Limitations When Using MongoDB as a Source for AWS DMS

The following are limitations when using MongoDB as a source for AWS DMS:

  • When the extractDocID parameter is set to true, the ID string cannot exceed 200 characters.

  • ObjectId and array type keys are converted to columns that are prefixed with oid and array in table mode.

    Internally these columns are referenced with the prefixed names. When you use transformation rules, you must specify the prefixed column. For example, you would specify ${oid__id} and not ${_id}, or you would specify ${array__addresses} and not ${_addresses}.

  • Collection names cannot include the dollar symbol ($).

  • Secondary nodes cannot be used as source endpoints.

Configuration Properties When Using MongoDB as a Source for AWS DMS

When you set up your MongoDB source endpoint, you can specify additional configuration settings attributes. Attributes are specified by key-value pairs and separated by semicolons.

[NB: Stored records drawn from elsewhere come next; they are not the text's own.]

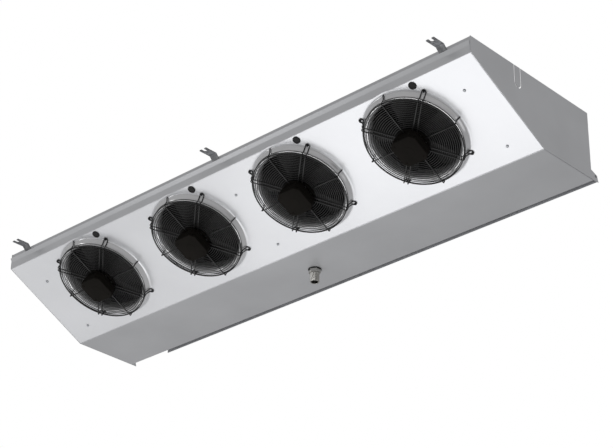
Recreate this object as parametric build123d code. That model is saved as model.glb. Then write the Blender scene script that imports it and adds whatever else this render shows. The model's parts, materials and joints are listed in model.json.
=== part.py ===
"""Ceiling unit cooler for a walk-in cold room, with four fans on a hinged, sloping fan plate.

Frame: X runs along the cooler, Y from the front (fans) to the rear (coil face), Z is up. The
origin is in the ceiling plane, at mid-length, midway between the front and rear hanging slots.
Everything is in millimetres.
"""
import os
from math import atan2, cos, hypot, sin

from build123d import *

# ---------------------------------------------------------------- driving dimensions
# casing
LENGTH = 1744.0            # over both end panels
DEPTH = 492.0              # front lip face to rear bracket feet
HEIGHT = 194.7             # top sheet to underside of the drip tray
CEILING_GAP = 1.0          # top sheet below the ceiling plane
SHEET = 1.2                # casing sheet
LIP_DROP = 48.2            # top sheet to lower edge of the front lip
HEM_REACH = 9.0            # how far the lip's top hem flares forward
HEM_DROP = 27.0            # top sheet to the fold of the hem
HEM_HEIGHT = 14.0
SLOPE_RUN = 284.9          # depth of the sloping fan plate, seen from above
END_GAP = 1.0              # hinged tray to each end panel

# rails and hanging brackets
RAIL_SET_BACK = 5.0        # rail face behind the lip face
FRONT_RAIL_FLANGE = 30.0
REAR_RAIL_FLANGE = 16.0    # ends behind the suction pipe's way in
FRONT_RAIL_DROP = 40.0
REAR_RAIL_DROP = 36.0
BRACKET_THICK = 3.0
BRACKET_WIDTH = 25.0
BRACKET_REACH = 54.0       # tab tip beyond the lip face
BRACKET_RISE = 18.0        # joggle between the foot and the tab
BRACKET_FOOT = 17.0
SLOT_WIDTH = 10.0          # open fork slot for an M8 rod
SLOT_CENTRE = 45.0         # rod axis beyond the lip face

# inner frames, which also are the coil's tube sheets
FRAME_INSET = 82.0         # fixing line of the outer frames from each end
FRAME_SHEET = 1.5
FLANGE_WIDTH = 16.0
FLANGE_GAP = 0.5           # flange to the inside of the fan plate
FRAME_FOOT = 26.0          # frame's lower edge above the tray's underside
SCREW_V = (86.0, 273.0)    # plate screws down the slope
SCREW_HEAD_R = 4.0
SCREW_HEAD = 2.2
SCREW_SIDES = 12

# coil
TUBE_PITCH = 33.0
TUBE_ROWS = 2              # rows in the depth
TUBES_HIGH = 4
TUBE_R = 6.0
TUBE_SIDES = 6
TUBE_FIT = 0.15
TUBE_OVERRUN = 12.0        # straight tube beyond a tube sheet before a bend
COIL_TOP = 34.0            # top sheet to the top of the fins
COIL_REAR_GAP = 10.0       # rear rail's face to the fins
COIL_MARGIN = 6.0          # fins beyond half a pitch, front and rear
FIN_PITCH = 66.0
FIN_THICK = 6.0
FIN_CUT = 10.0             # depth of the gaps between fins, short of the tubes
FIN_END_GAP = 0.5
HEADER_X = 32.0            # header axes from the left end
SUCTION_R = 9.0
LIQUID_R = 6.0
HEADER_WALL = 1.0
HEADER_SWELL = 1.5         # header wider than its stub
STUB_DEPTH = 20.0          # open end of a header for the site pipe
STUB_TOP = 12.0            # stub ends below the top sheet

# end panels
KNOCKOUT_Y = 187.0         # axis of the pipe knock-out behind the lip face
KNOCKOUT_R = 14.0
KNOCKOUT_DROP = 49.0       # top sheet to the centre of its round end
KNOCKOUT_SLIT = 2.6
KNOCKOUT_TIE = 5.0
END_SET_IN = 7.0           # rear edge of an end panel ahead of the rear bracket feet
EAR_TOE = 11.2             # ear's tip behind the hinge rod's axis
EAR_SHOULDER = 6.0         # ear's shoulder behind the hinge rod's axis
EAR_HEIGHT = 18.0          # shoulder above the tray's underside
EAR_START = 26.7           # start of the ear above the tray's underside
END_FLANGE = 14.0

# drip tray and its rear hook hinge
TRAY_RIM = 14.0
HOOK_GAP = 3.0             # front wall of the hook behind the rear bracket feet
HOOK_WIDTH = 17.0
HOOK_RISE = 17.7           # hook's inside top above the tray's underside
HOOK_TAIL = 16.0
HOOK_START = 145.0         # hook's left end from the casing's left end
ROD_R = 4.0
ROD_GAP = 0.06
ROD_OVERRUN = 4.0          # rod beyond the left frame's arm
ARM_R = 7.0                # eye of the left frame's arm round the rod
ARM_HEIGHT = 34.0

# drain
DRAIN_SET_IN = 100.0       # drain axis ahead of the rear bracket feet
DRAIN_R = 13.2             # G 3/4 pipe thread
DRAIN_BORE_R = 10.0
DRAIN_DROP = 40.0
DRAIN_HEX = 31.0           # across flats
DRAIN_HEX_HEIGHT = 10.0
GASKET_R = 19.0
GASKET = 2.0
DRAIN_NUT = 6.0

# fans
FAN_COUNT = 4
FAN_END = 281.75           # outer fan axes from each end of the casing
FAN_V = 146.1              # fan axis down the slope
ROTOR_R = 115.0
TIP_GAP = 2.5
RIDGE_R = 139.0            # foot of the raised bell-mouth
RIDGE_HEIGHT = 14.0
RIDGE_CREST_R = 128.0      # middle of the flat crest
RIDGE_CREST = 7.0          # its width
THROAT_RISE = 5.0          # top of the straight throat above the plate
THROAT_DEPTH = 16.0        # duct behind the plate
BLADES = 5
BLADE_THICK = 1.6
BLADE_ROOT = (44.0, 38.0)  # chord and pitch in degrees at the hub
BLADE_TIP = (86.0, 22.0)   # the same just beyond the tip circle
BLADE_CAMBER = 0.09        # of the chord
BLADE_LAP = 4.0            # blade drawn into the hub and past the tip before trimming
HUB_R = 34.0
HUB_FRONT = 14.0           # hub end towards the motor, above the plate
HUB_LENGTH = 30.0
SHAFT_R = 4.0
SHAFT_END = 50.0           # above the plate
SHAFT_GAP = 0.05

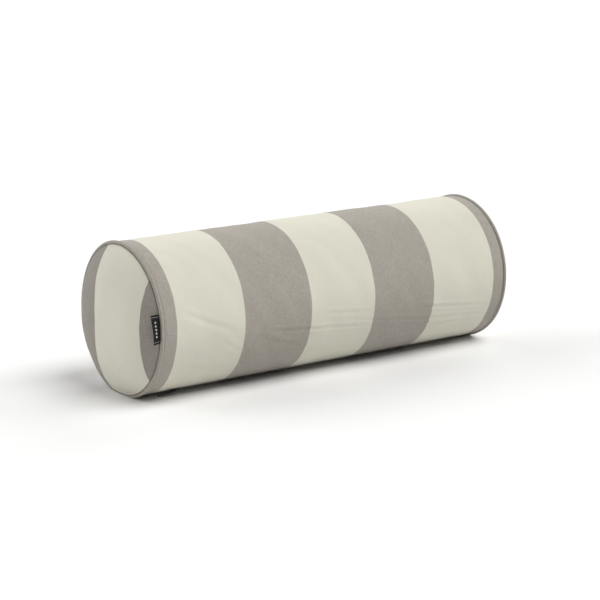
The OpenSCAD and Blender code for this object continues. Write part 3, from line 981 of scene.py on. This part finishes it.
def zip_tape(side):
    nx = 200
    x = np.linspace(-246.8, 246.8, nx)
    off = np.array([1.55, 1.75, 2.2, 3.2, 5.0, 7.2, 9.6, 12.0, 14.2, 15.1, 15.4])
    X, O = np.meshgrid(x, off, indexing="ij")
    n = 97.72 + 0.10 * np.sin(X / 23 + side) * smooth01((O - 4) / 8)
    th = TH - side * O / 98.0
    co = around(X.ravel(), n.ravel() + 0 * th.ravel(), th.ravel())
    s = "rear" if side > 0 else "front"
    ob = add(f"zip_ribbon_{s}", co, grid(nx, len(off), flip=(side < 0)), m_tape, [f"zip_tape_{s}"], attrs={"cu": X.ravel(), "cv": O.ravel()}, solid=0.5, thick_side=0.0)


def chamfered(outline, z0, z1, c):
    """A closed prism from a 2D outline, with its top and bottom edges cut back by c."""
    o = np.array(outline, float)
    ctr = o.mean(0)
    small = ctr + (o - ctr) * (1 - c / np.abs(o - ctr).max())
    m = len(o)
    layers = [(small, z0), (o, z0 + c), (o, z1 - c), (small, z1)]
    co = np.concatenate([np.column_stack([q, np.full(m, z)]) for q, z in layers])
    f = grid(4, m, close_v=True)
    f += [list(range(m))[::-1], [3 * m + j for j in range(m)]]
    return co, f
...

For example, the following code specifies that user name and password are not used for authentication, and that table mode is used.

The following table describes the configuration properties available when using MongoDB databases as an AWS DMS source database.

Attribute Name Valid Values Default Value and Description

authType

NO

PASSWORD

PASSWORD – When NO is selected, user name and password parameters are not used and can be empty.

authMechanism

DEFAULT

MONGODB_CR

SCRAM_SHA_1

DEFAULT – For MongoDB version 2.x, use MONGODB_CR. For MongoDB version 3.x, use SCRAM_SHA_1. This attribute is not used when authType=No.

nestingLevel

NONE

ONE

NONE – Specify NONE to use document mode. Specify ONE to use table mode.

extractDocID

true

false

false – Use this attribute when nestingLevel is set to NONE.

docsToInvestigate

A positive integer greater than 0.

1000 – Use this attribute when nestingLevel is set to ONE.

authSource

A valid MongoDB database name.

admin – This attribute is not used when authType=No.